* **The exercise**: Send back exactly the lines from the opening line of the records below through the one with "from FreeCAD import".

* **Material provided**:
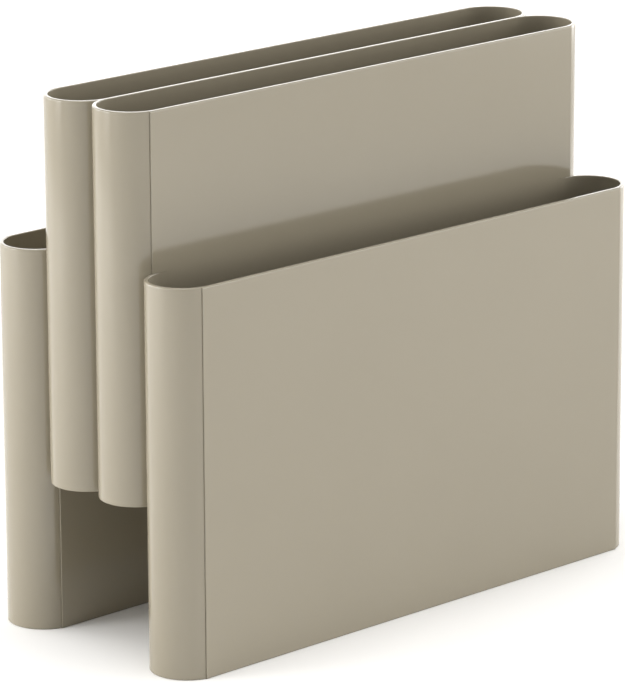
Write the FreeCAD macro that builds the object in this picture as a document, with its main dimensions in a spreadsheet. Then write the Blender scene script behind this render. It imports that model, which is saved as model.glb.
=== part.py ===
"""Four-pocket magazine rack in moulded ABS, as a parametric document in millimetres.

Row frame: +X along the pockets, +Y from the front pocket to the rear one, +Z up, with the origin on the
surface that the rack stands on, under its centre. Four equal pockets stand side by side. The two outer ones
stand on the surface and the two inner ones are lifted. Neighbouring pockets share one flat wall.

Every pocket is made of flat walls, two half-round end shells and a floor. A wall meets an end shell in a
half lap: the wall's outer half covers a tongue on the shell, so the wall's edge shows as a fine step.
"""

import FreeCAD, Part  # noqa: E401  FreeCAD has to be imported first

import math
import os

import Sketcher
from FreeCAD import Placement, Rotation, Vector

# The driving dimensions. Each is one cell of the sheet, under its own name.
SIZES = {
    "pocket_length": 396.0,  # overall, over both rounded ends
    "pocket_pitch": 44.0,  # from the middle of one wall to the middle of the next
    "pocket_height": 242.0,  # from a pocket's lower edge to its rim
    "lift": 98.5,  # how far the inner pockets stand above the outer ones
    "wall": 2.5,
    "floor_thickness": 2.5,
    "ledge_width": 1.5,  # the inward foot that a floor rests on
    "ledge_height": 2.0,
    "tongue_reach": 6.0,  # how far a shell's tongue runs on past the end of its curve
    "seam_reach": 5.7,  # how far a wall's lap runs out over the start of a shell's curve
    "relief_width": 0.3,  # the groove beside the lap's edge that takes the squeezed-out cement
    "bond_gap": 0.1,  # the cement's thickness in the laps and round the floors
    "butt_gap": 0.02,  # between the tip of a tongue and the full-thickness part of a wall
    "rim_round": 0.9,  # along the outside of a rim
    "inner_rim_round": 0.4,  # along its inside
    "foot_round": 0.9,
    "seam_round": 0.3,
}

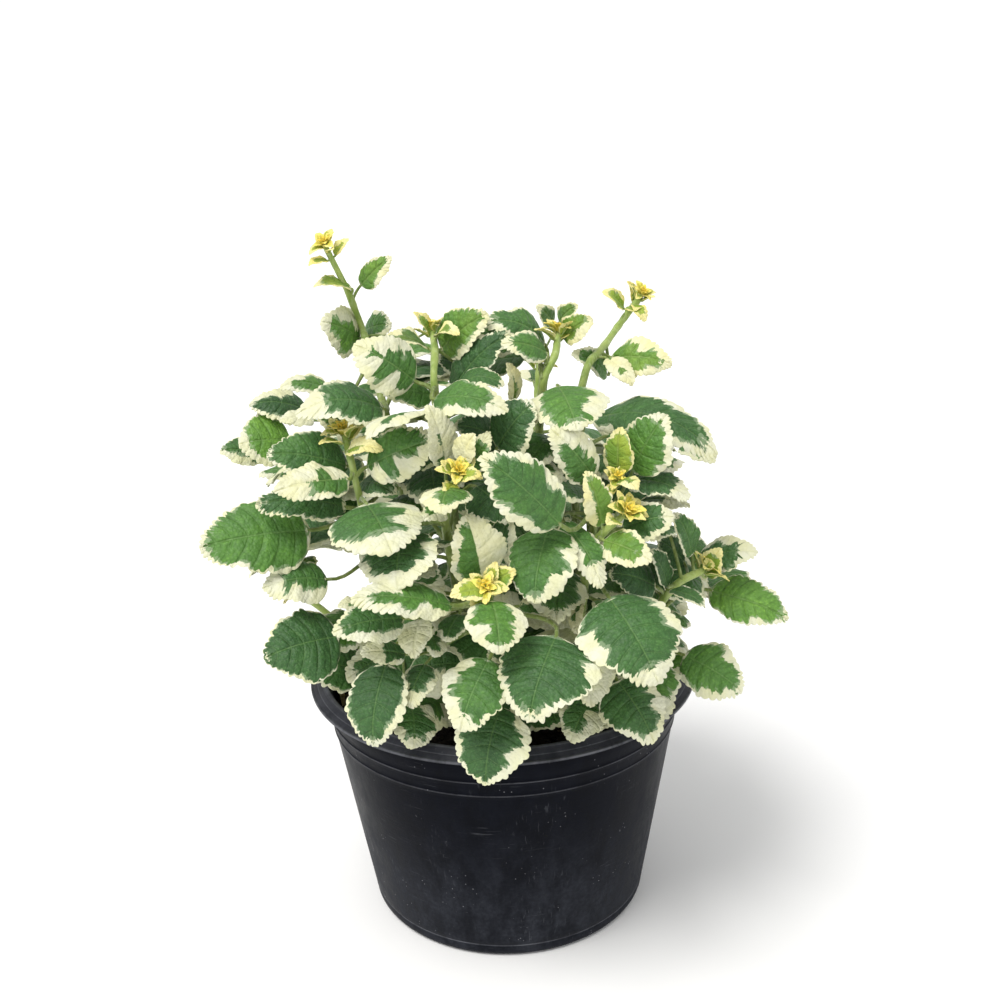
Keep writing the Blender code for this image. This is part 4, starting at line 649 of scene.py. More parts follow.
def grow_plant(pot_bodies):
    stems = make_stems()
    notes = []
    fixed = list(pot_bodies)
    stem_body = {}
    for s in stems.values():
        v, f = s.solid(grow=0.25)
        b = Body(s.name, v, f)
        stem_body[s.name] = b
        fixed.append(b)
    tufts = []
    for s in stems.values():
        for lf in tuft_leaves(s):
            tufts.append(lf)
            b = leaf_body(lf, 0.15)
            b.name = s.name
            fixed.append(b)
    # the leaves in view: the nearest first, each then as far back as it needs
    placed = []
    order = sorted(LEAF_ROWS, key=lambda r: crown_depth(r[2], r[3]) * 0.25
                   + crown_depth((r[2] + r[4]) / 2, (r[3] + r[5]) / 2) * 0.0 + r[7] * 1.0)
    leaves = []
    for row in order:
        own = row[1]
        done = False
        base_leaf = row_leaf(row)
        tries = [0.0]
        for k in range(1, 26):
            tries.append(k * 1.0)
        for k in range(1, 13):
            tries.append(-k * 1.0)
        for sh in tries:
            lf = row_leaf(row, sh)
            options = []
            if own:
                near = []
                for st in stems.values():
                    e, t, q = st.nearest(lf.base, 0.25, 0.97)
                    near.append((e - (14.0 if st.name == own else 0.0), st.name, t))
                near.sort()
                for e, nm, t in near[:3]:
                    for tt in (t - 0.02, t - 0.05, t, t - 0.09, t + 0.03, t - 0.14):
                        if 0.1 < tt < 0.99:
                            options.append((stems[nm], tt))
            else:
                stub(lf)
                options.append(None)
            for o in options:
                if o is not None:
                    lf.owner = o[0].name
                    attach(lf, *o)
                    run = (lf.foot - lf.base).length
                    if run > 42 or (run > 16 and exposed(lf)):
                        continue
                if not above_soil(lf):
                    continue
                b = leaf_body(lf)
                if clear(b, fixed, skip=(lf.owner,)) and clear(b, placed):
                    done = True
                    lf.at = o
                    break
            if done:
                break
        if not done:
            notes.append("dropped " + row[0])
            continue
        lf.row_shift = sh
        leaves.append(lf)
        lf.body = b
        placed.append(b)
    # the petioles of the leaves that are pieces of their own reach to a stem
    for lf in leaves:
        if lf.owner:
            continue
        rest = [b for b in placed if b is not lf.body]
        near = []
        for st in stems.values():
            for k in range(12):
                t = 0.12 + 0.07 * k
                q = st.point(t)[0]
                run = q - lf.base
                if run.length > 38 or run.z > 4:
                    continue
                bend = 1.0 - run.normalized().dot(lf.start_dir())
                near.append((run.length * (1.0 + 0.8 * bend), st.name, t))
        near.sort()
        keep = lf.foot.copy()
        for e, nm, t in near[:14]:
            attach(lf, stems[nm], t)
            if not above_soil(lf) or ((lf.foot - lf.base).length > 16 and exposed(lf)):
                continue
            b = leaf_body(lf, 0.25)
            if clear(b, fixed) and clear(b, rest):
                keep = lf.foot.copy()
                placed[placed.index(lf.body)] = b
                lf.body = b
                lf.held = nm
                break
        lf.foot = keep
        if not hasattr(lf, "held"):
            notes.append("short petiole " + lf.name)
    return stems, tufts, leaves, fixed, placed, notes
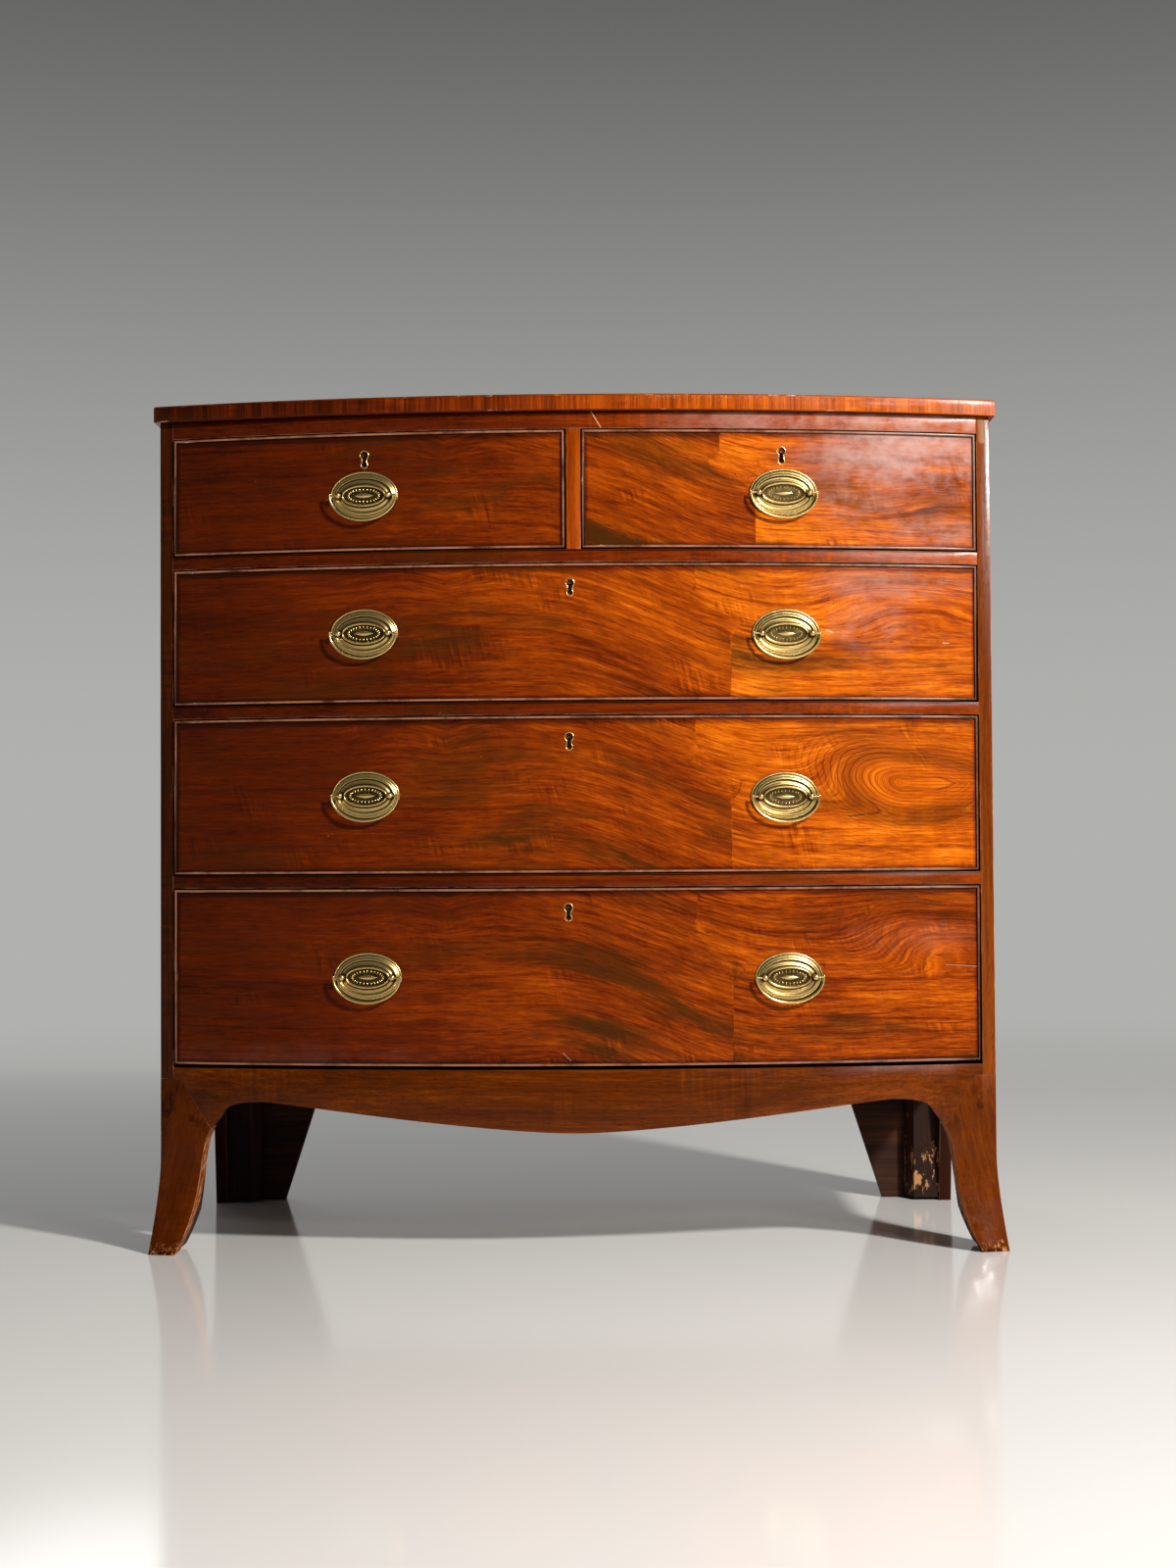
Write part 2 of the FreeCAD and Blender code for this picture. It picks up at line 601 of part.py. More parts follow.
def keyhole_outline(inset):
    """Keyhole with a round head, a waist and a round foot, drawn facing -Y about its middle."""
    points = []
    for (z, radius), start in ((THREAD_UPPER, -0.5 * math.pi), (THREAD_LOWER, 0.5 * math.pi)):
        radius -= inset
        waist = math.asin((THREAD_WAIST - inset) / radius)
        sweep = 2 * (math.pi - waist)
        for n in range(THREAD_SIDES + 1):
            x, rise = oval_point(radius, radius, start + waist + sweep * n / THREAD_SIDES)
            points.append(vector(x, 0, z + rise))
    return polygon_face(points)


def ring_solid(rings, sides):
    """Solid through many-sided rings of one shape, each half width, half height, distance out."""
    loops = []
    for half_width, half_height, out in rings:
        corners = [oval_point(half_width, half_height, 2 * math.pi * (n + 0.5) / sides)
                   for n in range(sides)]
        loops.append([vector(x, -out, z) for x, z in corners])
    faces = [polygon_face(loops[0]), polygon_face(loops[-1])]
    for low, high in zip(loops, loops[1:]):
        faces += [polygon_face([low[n - 1], low[n], high[n], high[n - 1]]) for n in range(sides)]
    shell = Part.makeShell(faces)
    shell.sewShape()
    solid = Part.makeSolid(shell)
    return solid if solid.Volume > 0 else solid.reversed()


def pin_bar(radius, x0, x1):
    """Many-sided round bar along X."""
    corners = [oval_point(radius, radius, 2 * math.pi * (n + 0.5) / PIN_SIDES)
               for n in range(PIN_SIDES)]
    return prism([vector(x0, y, z) for y, z in corners], vector(x1 - x0, 0, 0))


def square_bar(x, size, y0, y1):
    half = size / 2
    return box(x - half, x + half, y0, y1, -half, half)


def make_plate():
    """Oval backplate with a raised rim and a domed middle, pierced for the posts."""
    plate = ring_solid([(share * PLATE_HALF_WIDTH, share * PLATE_HALF_HEIGHT, height)
                        for share, height in PLATE_RINGS], PLATE_SIDES)
    holes = [square_bar(x, PLATE_HOLE, -POST_STANDOFF, 1)
             for x in (-POST_SPACING / 2, POST_SPACING / 2)]
    return plate.cut(holes)


def make_post(x):
    """Post with a pierced knop, and the square shank that passes the drawer front."""
    knop = ring_solid([(radius, radius, height) for radius, height in POST_RINGS], POST_SIDES)
    post = knop.fuse(square_bar(0, SHANK, -POST_RINGS[0][1], SHANK_LENGTH))
    hole = pin_bar(PIN_HOLE_RADIUS / math.cos(math.pi / PIN_SIDES), -SHANK, SHANK)
    hole.translate(vector(0, -POST_STANDOFF, 0))
    post = post.cut(hole)
    post.translate(vector(x, 0, 0))
    return post


def make_bail():
    """Drop handle: a half oval bar with pins turned in to the posts."""
    spine = [vector(-BAIL_HALF_WIDTH, 0, BAIL_TIP)]
    for step in range(BAIL_STEPS + 1):
        x, z = oval_point(-BAIL_HALF_WIDTH, -BAIL_DROP, math.pi * step / BAIL_STEPS)
        spine.append(vector(x, 0, z))
    spine.append(vector(BAIL_HALF_WIDTH, 0, BAIL_TIP))
    ring = []
    for corner in range(BAIL_SIDES):
        x, y = oval_point(BAIL_RADIUS, BAIL_RADIUS, 2 * math.pi * (corner + 0.5) / BAIL_SIDES)
        ring.append(spine[0] + vector(x, y, 0))
    sweep = Part.BRepOffsetAPI.MakePipeShell(Part.makePolygon(spine))
    sweep.setTransitionMode(1)
    sweep.add(Part.makePolygon(ring + ring[:1]), False, False)
    sweep.build()
    sweep.makeSolid()
    pins = [pin_bar(PIN_RADIUS, side * PIN_END, side * BAIL_HALF_WIDTH) for side in (-1, 1)]
    bail = fused([sweep.shape()] + pins)
    bail.translate(vector(0, -POST_STANDOFF, 0))
    return bail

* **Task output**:
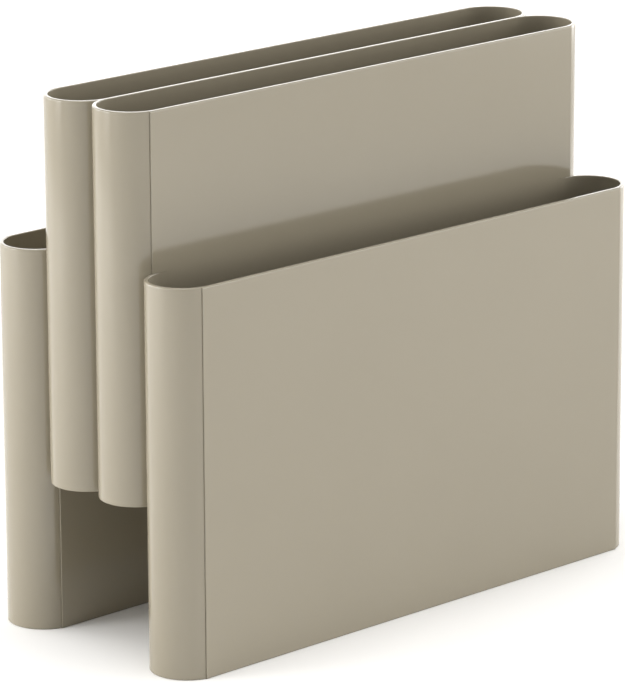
Write the FreeCAD macro that builds the object in this picture as a document, with its main dimensions in a spreadsheet. Then write the Blender scene script behind this render. It imports that model, which is saved as model.glb.
=== part.py ===
"""Four-pocket magazine rack in moulded ABS, as a parametric document in millimetres.

Row frame: +X along the pockets, +Y from the front pocket to the rear one, +Z up, with the origin on the
surface that the rack stands on, under its centre. Four equal pockets stand side by side. The two outer ones
stand on the surface and the two inner ones are lifted. Neighbouring pockets share one flat wall.

Every pocket is made of flat walls, two half-round end shells and a floor. A wall meets an end shell in a
half lap: the wall's outer half covers a tongue on the shell, so the wall's edge shows as a fine step.
"""

import FreeCAD, Part  # noqa: E401  FreeCAD has to be imported first

import math
import os

import Sketcher
from FreeCAD import Placement, Rotation, Vector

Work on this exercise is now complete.